**Extracted material**.
• • • • • • •
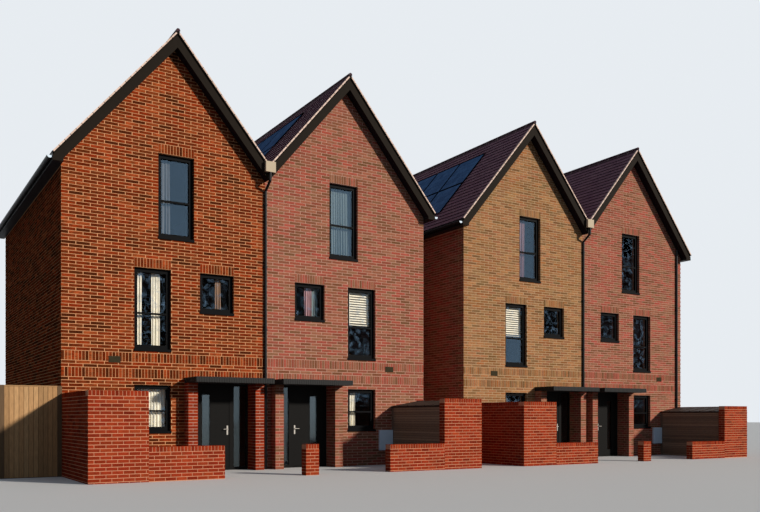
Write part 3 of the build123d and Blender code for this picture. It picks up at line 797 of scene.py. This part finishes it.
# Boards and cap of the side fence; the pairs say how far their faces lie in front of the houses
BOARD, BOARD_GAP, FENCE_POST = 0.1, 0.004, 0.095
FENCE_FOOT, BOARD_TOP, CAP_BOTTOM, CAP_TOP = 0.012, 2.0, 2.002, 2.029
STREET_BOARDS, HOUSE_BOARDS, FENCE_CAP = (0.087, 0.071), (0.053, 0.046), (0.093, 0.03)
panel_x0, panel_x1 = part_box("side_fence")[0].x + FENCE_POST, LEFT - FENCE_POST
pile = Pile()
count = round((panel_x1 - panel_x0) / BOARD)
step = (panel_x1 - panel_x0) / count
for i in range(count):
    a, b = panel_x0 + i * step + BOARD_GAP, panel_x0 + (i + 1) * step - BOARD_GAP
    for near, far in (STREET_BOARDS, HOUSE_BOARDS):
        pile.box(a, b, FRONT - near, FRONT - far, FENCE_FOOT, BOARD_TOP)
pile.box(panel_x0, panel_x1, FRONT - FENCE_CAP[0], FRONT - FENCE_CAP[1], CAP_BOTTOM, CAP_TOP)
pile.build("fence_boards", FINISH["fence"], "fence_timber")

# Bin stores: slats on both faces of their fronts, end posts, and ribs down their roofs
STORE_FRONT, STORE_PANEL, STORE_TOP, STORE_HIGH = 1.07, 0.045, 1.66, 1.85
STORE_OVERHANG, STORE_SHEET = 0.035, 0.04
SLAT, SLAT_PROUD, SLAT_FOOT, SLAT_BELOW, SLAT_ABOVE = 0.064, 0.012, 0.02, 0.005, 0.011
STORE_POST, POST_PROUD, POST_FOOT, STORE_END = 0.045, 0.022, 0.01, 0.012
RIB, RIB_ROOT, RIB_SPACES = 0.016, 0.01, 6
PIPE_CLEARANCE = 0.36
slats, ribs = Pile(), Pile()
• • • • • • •
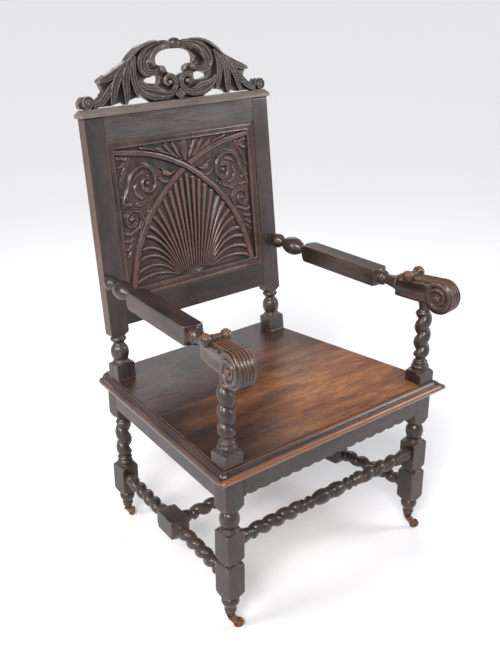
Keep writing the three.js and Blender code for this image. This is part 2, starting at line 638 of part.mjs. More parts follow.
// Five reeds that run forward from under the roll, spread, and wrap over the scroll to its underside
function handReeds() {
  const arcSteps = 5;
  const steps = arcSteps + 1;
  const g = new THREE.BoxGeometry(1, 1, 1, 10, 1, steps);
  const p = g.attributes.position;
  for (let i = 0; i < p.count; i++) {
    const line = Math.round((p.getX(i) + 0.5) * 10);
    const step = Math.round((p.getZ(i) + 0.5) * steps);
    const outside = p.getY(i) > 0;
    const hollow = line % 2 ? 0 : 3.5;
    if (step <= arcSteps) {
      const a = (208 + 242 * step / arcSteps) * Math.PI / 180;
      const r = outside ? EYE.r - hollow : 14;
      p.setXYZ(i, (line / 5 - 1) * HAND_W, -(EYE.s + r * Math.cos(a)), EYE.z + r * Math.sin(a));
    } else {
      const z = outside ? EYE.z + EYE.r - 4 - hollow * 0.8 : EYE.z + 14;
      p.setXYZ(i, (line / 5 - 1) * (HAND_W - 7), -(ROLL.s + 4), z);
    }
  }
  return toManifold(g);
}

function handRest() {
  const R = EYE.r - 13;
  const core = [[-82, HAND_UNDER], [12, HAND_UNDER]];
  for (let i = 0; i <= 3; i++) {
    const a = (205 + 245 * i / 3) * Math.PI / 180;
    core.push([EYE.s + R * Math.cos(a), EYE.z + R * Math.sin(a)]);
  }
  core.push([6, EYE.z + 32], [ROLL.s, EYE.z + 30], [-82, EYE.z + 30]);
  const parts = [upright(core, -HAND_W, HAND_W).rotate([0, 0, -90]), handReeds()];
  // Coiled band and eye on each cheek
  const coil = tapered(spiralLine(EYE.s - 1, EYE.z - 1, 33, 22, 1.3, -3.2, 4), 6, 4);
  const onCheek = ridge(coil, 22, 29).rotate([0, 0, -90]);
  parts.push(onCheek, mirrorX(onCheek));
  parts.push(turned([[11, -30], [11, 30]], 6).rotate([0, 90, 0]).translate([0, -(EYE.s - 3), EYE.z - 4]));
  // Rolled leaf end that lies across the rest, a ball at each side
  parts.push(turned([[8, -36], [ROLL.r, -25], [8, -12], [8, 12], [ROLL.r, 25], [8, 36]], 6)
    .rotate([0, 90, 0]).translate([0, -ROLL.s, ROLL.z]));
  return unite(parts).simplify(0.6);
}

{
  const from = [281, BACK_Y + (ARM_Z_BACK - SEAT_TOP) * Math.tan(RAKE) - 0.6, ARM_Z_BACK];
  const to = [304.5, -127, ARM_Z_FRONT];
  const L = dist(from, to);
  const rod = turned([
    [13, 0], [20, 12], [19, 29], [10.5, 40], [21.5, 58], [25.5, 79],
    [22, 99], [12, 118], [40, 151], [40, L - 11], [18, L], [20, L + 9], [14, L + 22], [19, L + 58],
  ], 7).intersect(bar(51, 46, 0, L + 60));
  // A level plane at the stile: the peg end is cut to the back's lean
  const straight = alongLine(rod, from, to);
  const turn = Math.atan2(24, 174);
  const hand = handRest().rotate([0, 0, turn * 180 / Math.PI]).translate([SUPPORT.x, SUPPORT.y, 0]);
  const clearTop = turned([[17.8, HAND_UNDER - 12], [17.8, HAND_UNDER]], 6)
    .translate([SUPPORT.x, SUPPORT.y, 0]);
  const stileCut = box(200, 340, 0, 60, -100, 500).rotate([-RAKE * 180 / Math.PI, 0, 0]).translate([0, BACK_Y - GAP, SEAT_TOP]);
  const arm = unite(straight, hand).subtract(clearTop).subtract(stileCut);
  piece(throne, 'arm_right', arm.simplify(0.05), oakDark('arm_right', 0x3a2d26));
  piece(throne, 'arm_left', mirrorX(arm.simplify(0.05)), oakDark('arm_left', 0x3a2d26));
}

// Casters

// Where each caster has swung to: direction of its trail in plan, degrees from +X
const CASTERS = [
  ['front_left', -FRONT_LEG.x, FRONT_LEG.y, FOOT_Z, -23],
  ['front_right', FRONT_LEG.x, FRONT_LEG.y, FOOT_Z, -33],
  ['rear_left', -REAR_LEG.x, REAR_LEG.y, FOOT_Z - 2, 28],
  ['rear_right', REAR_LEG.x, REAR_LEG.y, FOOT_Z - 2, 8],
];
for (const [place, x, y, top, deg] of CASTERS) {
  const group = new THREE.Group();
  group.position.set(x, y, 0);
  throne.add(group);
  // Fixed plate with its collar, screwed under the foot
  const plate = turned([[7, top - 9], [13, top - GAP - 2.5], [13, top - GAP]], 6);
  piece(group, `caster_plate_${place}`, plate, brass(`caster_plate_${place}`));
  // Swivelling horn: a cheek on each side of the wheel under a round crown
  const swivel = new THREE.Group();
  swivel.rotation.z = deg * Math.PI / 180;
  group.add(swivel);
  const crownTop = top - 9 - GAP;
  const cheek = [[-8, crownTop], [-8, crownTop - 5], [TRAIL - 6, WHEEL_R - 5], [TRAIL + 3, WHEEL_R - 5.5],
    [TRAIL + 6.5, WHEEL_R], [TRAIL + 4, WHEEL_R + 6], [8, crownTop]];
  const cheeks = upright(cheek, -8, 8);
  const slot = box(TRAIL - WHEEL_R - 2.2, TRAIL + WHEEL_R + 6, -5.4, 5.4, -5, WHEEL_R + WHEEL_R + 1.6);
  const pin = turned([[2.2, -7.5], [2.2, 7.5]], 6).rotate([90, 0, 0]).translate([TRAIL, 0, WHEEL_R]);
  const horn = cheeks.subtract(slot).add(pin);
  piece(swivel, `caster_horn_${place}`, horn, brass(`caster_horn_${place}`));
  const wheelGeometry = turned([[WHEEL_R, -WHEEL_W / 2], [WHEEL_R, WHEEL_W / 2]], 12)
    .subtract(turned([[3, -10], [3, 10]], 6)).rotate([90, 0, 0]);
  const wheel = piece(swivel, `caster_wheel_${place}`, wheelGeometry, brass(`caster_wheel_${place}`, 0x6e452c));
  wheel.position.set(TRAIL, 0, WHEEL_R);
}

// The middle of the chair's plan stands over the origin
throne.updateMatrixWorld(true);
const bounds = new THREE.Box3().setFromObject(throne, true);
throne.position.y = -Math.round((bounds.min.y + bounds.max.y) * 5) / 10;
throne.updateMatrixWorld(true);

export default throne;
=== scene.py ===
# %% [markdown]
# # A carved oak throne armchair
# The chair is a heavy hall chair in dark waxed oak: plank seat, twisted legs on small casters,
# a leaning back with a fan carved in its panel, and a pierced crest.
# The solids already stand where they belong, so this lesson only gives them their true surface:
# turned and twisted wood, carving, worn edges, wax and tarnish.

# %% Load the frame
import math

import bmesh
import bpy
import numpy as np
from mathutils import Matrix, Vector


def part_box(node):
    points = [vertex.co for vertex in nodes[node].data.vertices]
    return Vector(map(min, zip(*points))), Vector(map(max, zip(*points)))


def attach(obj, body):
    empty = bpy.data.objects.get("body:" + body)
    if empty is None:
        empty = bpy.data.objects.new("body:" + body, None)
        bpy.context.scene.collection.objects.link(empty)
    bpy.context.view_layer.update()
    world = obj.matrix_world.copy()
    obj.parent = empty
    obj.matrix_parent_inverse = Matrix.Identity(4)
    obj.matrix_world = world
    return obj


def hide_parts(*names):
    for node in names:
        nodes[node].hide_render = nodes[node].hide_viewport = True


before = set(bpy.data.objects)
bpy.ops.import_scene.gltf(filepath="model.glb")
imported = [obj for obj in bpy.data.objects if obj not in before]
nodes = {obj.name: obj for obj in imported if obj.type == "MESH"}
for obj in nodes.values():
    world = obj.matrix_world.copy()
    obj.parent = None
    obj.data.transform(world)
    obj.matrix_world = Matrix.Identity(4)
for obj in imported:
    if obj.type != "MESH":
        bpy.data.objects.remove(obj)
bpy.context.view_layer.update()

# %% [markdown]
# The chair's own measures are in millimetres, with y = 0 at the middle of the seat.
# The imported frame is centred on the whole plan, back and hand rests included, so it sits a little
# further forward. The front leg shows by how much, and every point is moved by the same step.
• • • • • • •
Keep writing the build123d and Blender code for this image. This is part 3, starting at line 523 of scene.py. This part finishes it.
• • • • • • •
From the line with "over the origin" through the line with "# The chair's", set down every line exactly and nothing besides.

**Task response**.
// The middle of the chair's plan stands over the origin
throne.updateMatrixWorld(true);
const bounds = new THREE.Box3().setFromObject(throne, true);
throne.position.y = -Math.round((bounds.min.y + bounds.max.y) * 5) / 10;
throne.updateMatrixWorld(true);

export default throne;
=== scene.py ===
# %% [markdown]
# # A carved oak throne armchair
# The chair is a heavy hall chair in dark waxed oak: plank seat, twisted legs on small casters,
# a leaning back with a fan carved in its panel, and a pierced crest.
# The solids already stand where they belong, so this lesson only gives them their true surface:
# turned and twisted wood, carving, worn edges, wax and tarnish.

# %% Load the frame
import math

import bmesh
import bpy
import numpy as np
from mathutils import Matrix, Vector


def part_box(node):
    points = [vertex.co for vertex in nodes[node].data.vertices]
    return Vector(map(min, zip(*points))), Vector(map(max, zip(*points)))


def attach(obj, body):
    empty = bpy.data.objects.get("body:" + body)
    if empty is None:
        empty = bpy.data.objects.new("body:" + body, None)
        bpy.context.scene.collection.objects.link(empty)
    bpy.context.view_layer.update()
    world = obj.matrix_world.copy()
    obj.parent = empty
    obj.matrix_parent_inverse = Matrix.Identity(4)
    obj.matrix_world = world
    return obj


def hide_parts(*names):
    for node in names:
        nodes[node].hide_render = nodes[node].hide_viewport = True


before = set(bpy.data.objects)
bpy.ops.import_scene.gltf(filepath="model.glb")
imported = [obj for obj in bpy.data.objects if obj not in before]
nodes = {obj.name: obj for obj in imported if obj.type == "MESH"}
for obj in nodes.values():
    world = obj.matrix_world.copy()
    obj.parent = None
    obj.data.transform(world)
    obj.matrix_world = Matrix.Identity(4)
for obj in imported:
    if obj.type != "MESH":
        bpy.data.objects.remove(obj)
bpy.context.view_layer.update()

# %% [markdown]
# The chair's own measures are in millimetres, with y = 0 at the middle of the seat.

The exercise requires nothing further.